2 posts tagged “sexy”
right, so, the ongoing saga of sexy...
boy: SusieQ (a made-up name for a girl in his class) says that "sexy" is a bad word.
me: there aren't really bad words, honey, it's in how you use them, and how people feel about them.
i explain how language is used as a weapon or a tool, how namecalling can really hurt, how different people react to being called "pretty" (which is a perfectly acceptable word to say that someone looks nice that day), how "sexy" is not the best word to use at his age, etc. his response?
"well, SusieQ *did* look sexy today."
and i can't refute it, because i saw what the girl was wearing -- she reminded me of britney circa "...baby one more time," only without the belly exposed. i mean, who the hell dresses their kindergartener like a hot teen catholic girl? i try to explain that it's better if he said that SusieQ looked pretty or had a nice outfit on, all the time wondering if he actually told her that she looked sexy, and wondering if the mom will get upset that he said that (considering the mom let her daughter go out of the house dressed like that and has a tendency to, er, wear less and tighter clothing than i would feel comfortable doing).

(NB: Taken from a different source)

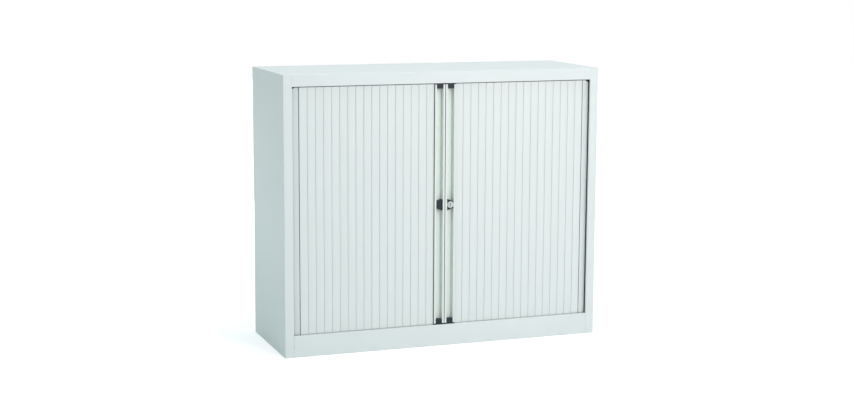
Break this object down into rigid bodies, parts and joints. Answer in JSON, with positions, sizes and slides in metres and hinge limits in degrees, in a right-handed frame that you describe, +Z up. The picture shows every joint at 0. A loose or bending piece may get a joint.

the boy is just being honest, and experimenting with language -- i can't really condemn him for it, especially if there are moms out there who dress their kids in a way that strikes me as totally inapproriate for playing in the sandbox or hanging from the monkey bars.
(this is also the girl with a boyfriend, and who always has to line up first at the door to go to class, five minutes before the bell rings. i know her parents are getting divorced and all, but i just have a bad feeling about this... i mean, i had a boyfriend when i was in first grade, a third grader, but i'm pretty sure i was wearing jeans and not cute short little flirty pleated skirts.)
i thought this crap didn't start until 6th grade? apparently not...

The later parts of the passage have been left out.